Prior to entering politics, she studied at Sciences Po and humanities at the Sorbonne Nouvelle University, before studying Arabic at the Institut national des langues et civilisations orientales.

== Career ==
Legendre began her work at the French embassy in Yemen, working in the press office between 2006 and 2007. In 2007, she joined the French directorate of the Ministry of Foreign Affairs, and developed consular cooperation programs amongst members of the European Union.

Between 2010 and 2013, she joined the Permanent Mission of France to the United Nations, where she was given trust on sensitive files regarding the Middle East in the United Nations Security Council.
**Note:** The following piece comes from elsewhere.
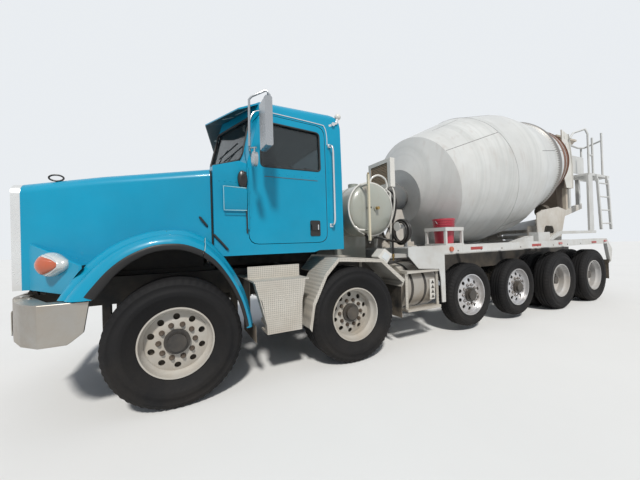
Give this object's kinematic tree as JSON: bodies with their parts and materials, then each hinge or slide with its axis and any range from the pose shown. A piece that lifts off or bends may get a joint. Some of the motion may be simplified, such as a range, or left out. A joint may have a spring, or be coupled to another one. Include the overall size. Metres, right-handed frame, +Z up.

In 2013, she joined the cabinet for the newly-formed Ministry for Europe and Foreign Affairs under Laurent Fabius, as Councillor of the MENA region, before becoming Consul General of France in New York City in 2016.

On 10 September 2020, Legendre was appointed Ambassador Extraordinary and Plenipotentiary of the French Republic to the State of Kuwait. On July 28, 2021, she was appointed Director of Communications and Press for the Ministry for Europe and Foreign Affairs, and took office on September 1.

Starting in March 2022, she was regularly invited by 24-hour news channels to comment, in particular, on the situation following Russia's invasion of Ukraine.

In 2026, as the first woman to hold the position, she was appointed president of the Institut du monde arabe, succeeding Jack Lang after his retirement from the Epstein files.